### DIRECTION:
Reproduce precisely the lines of the listing below, starting with the line that contains "Reconstruct the object" and stopping after the line that contains "and laid flat."; include nothing else.
** START DATA SECTION **
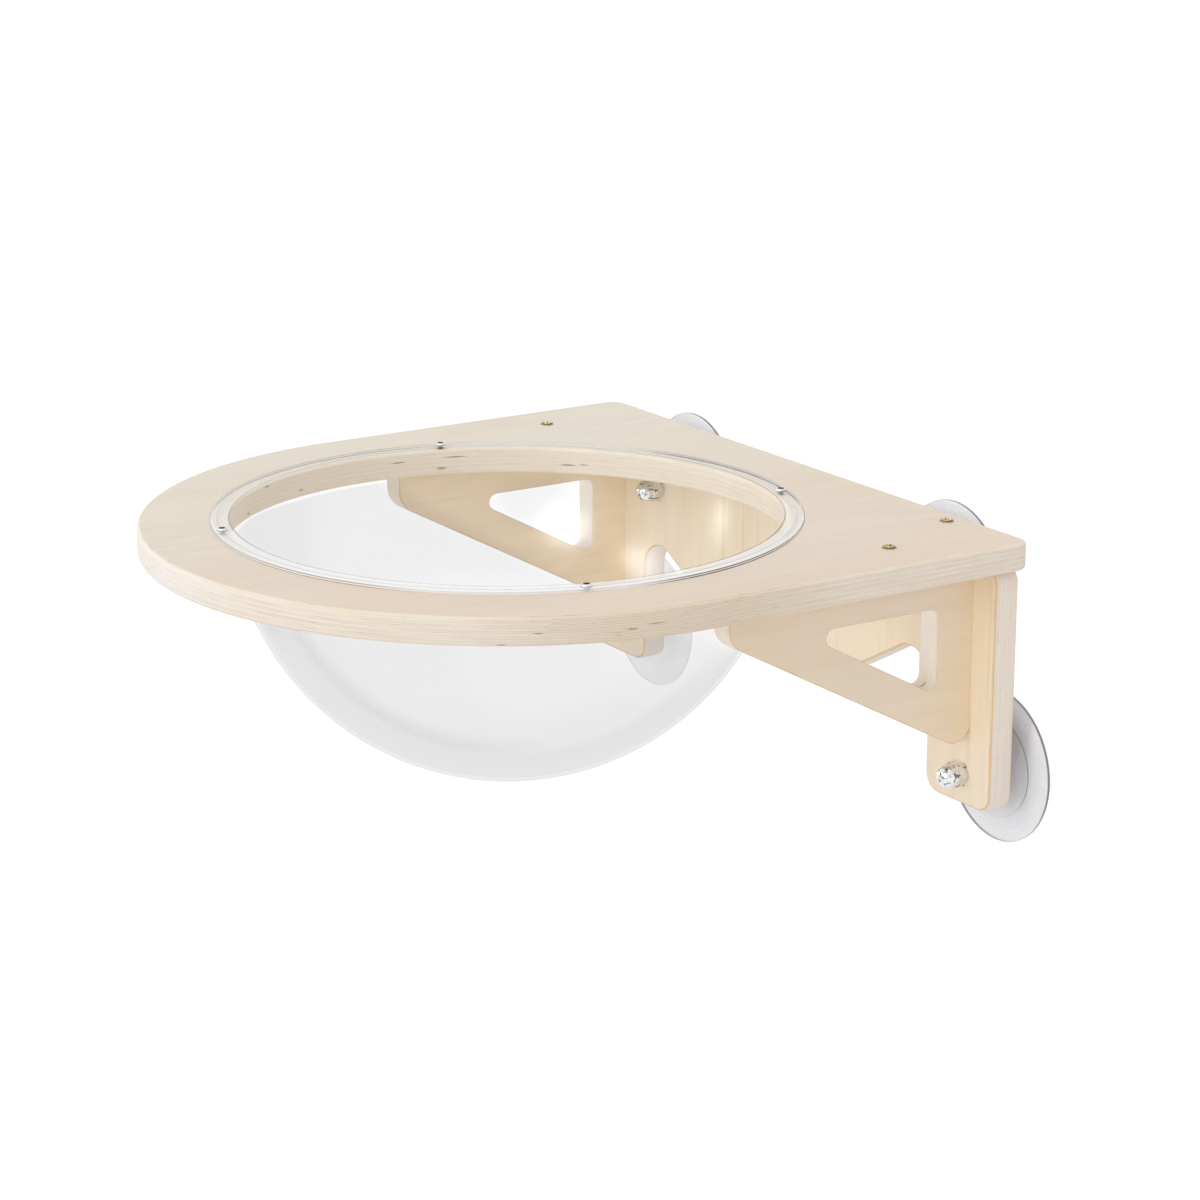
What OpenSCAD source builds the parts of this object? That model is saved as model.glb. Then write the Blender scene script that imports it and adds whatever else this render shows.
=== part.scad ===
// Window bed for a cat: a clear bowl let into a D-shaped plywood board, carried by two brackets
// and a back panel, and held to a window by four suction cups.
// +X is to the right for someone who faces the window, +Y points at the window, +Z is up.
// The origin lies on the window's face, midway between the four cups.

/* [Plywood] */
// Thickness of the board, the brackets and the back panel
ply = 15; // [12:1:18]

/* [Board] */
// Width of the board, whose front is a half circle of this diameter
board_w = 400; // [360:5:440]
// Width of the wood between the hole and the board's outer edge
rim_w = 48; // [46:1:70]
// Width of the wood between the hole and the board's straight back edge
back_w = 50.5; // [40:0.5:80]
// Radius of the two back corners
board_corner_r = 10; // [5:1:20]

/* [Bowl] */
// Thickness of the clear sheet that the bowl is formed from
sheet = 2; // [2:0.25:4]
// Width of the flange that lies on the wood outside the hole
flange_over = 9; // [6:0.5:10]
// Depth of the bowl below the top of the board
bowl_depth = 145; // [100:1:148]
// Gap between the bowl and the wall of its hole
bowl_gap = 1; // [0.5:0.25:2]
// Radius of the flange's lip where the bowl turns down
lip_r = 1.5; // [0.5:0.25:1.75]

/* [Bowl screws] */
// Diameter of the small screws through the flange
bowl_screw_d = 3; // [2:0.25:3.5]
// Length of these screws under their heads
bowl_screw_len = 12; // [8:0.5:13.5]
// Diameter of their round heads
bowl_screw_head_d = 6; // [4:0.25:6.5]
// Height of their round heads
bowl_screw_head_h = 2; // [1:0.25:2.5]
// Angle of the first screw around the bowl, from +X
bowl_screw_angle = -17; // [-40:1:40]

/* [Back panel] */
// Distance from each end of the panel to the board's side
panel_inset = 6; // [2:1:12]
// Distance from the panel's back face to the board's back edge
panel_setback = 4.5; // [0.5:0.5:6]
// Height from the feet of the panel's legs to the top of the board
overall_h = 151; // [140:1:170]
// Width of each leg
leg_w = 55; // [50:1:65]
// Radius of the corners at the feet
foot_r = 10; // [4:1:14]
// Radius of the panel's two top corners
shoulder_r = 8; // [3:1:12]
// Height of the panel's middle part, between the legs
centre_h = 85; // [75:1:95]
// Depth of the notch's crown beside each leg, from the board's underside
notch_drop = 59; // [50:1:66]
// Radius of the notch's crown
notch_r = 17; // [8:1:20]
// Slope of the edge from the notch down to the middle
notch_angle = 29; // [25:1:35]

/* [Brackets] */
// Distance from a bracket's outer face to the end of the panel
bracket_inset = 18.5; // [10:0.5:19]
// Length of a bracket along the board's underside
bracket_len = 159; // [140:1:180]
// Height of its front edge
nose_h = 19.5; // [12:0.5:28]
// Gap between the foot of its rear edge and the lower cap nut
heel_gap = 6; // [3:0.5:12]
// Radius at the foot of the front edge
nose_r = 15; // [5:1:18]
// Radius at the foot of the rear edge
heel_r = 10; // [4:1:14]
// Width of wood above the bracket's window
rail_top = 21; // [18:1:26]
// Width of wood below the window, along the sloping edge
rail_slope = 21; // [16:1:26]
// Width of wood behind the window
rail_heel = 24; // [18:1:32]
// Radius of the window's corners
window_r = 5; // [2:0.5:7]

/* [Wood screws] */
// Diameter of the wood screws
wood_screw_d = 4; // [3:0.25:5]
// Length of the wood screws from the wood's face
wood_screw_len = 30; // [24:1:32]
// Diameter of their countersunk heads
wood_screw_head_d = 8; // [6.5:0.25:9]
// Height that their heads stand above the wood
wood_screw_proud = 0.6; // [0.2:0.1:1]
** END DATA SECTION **
** START DATA SECTION **
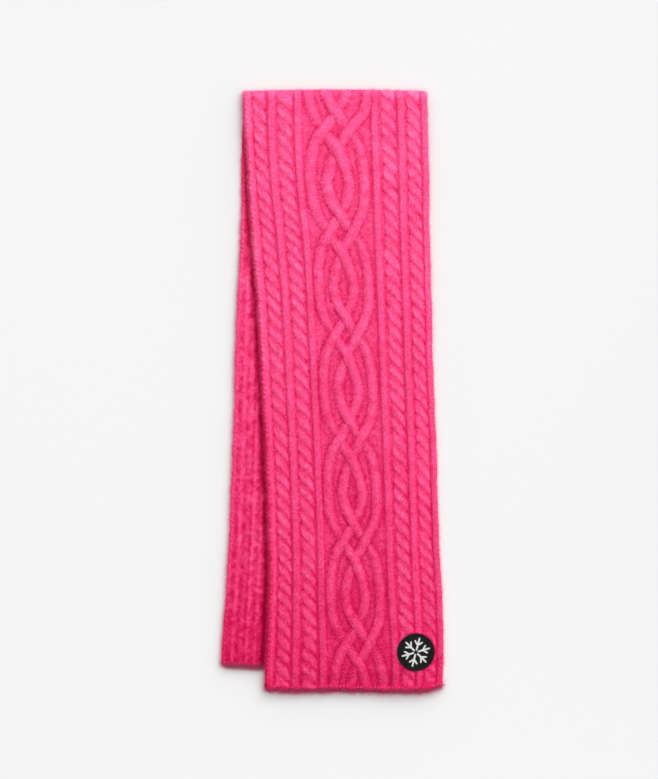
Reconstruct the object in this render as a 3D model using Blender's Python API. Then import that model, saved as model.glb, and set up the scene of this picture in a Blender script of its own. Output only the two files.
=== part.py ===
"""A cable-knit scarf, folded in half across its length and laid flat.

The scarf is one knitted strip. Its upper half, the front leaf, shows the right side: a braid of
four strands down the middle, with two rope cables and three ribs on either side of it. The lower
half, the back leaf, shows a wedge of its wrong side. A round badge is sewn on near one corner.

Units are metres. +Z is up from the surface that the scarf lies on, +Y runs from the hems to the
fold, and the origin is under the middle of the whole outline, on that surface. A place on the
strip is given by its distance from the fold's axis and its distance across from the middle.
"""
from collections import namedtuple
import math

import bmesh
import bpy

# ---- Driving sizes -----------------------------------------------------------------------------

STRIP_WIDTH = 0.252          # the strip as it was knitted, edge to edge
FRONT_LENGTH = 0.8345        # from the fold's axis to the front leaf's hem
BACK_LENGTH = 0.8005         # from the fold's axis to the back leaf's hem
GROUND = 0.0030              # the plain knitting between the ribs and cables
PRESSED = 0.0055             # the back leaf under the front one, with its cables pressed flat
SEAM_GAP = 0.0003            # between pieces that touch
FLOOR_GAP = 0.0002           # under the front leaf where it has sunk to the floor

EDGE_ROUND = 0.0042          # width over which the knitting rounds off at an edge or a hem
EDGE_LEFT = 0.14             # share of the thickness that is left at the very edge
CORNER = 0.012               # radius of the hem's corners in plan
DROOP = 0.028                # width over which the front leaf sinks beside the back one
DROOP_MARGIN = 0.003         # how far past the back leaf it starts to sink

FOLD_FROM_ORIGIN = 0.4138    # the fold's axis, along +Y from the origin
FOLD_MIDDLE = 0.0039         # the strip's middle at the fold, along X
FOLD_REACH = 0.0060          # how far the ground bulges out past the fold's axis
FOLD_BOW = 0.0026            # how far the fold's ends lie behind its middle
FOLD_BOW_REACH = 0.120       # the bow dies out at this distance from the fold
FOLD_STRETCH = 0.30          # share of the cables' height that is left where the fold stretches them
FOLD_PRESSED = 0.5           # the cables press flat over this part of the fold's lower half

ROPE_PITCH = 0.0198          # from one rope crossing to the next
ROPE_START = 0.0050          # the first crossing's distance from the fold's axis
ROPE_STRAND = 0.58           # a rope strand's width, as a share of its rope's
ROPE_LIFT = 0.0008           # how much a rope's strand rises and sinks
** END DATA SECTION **
### TASK RESPONSE:
Reconstruct the object in this render as a 3D model using Blender's Python API. Then import that model, saved as model.glb, and set up the scene of this picture in a Blender script of its own. Output only the two files.
=== part.py ===
"""A cable-knit scarf, folded in half across its length and laid flat.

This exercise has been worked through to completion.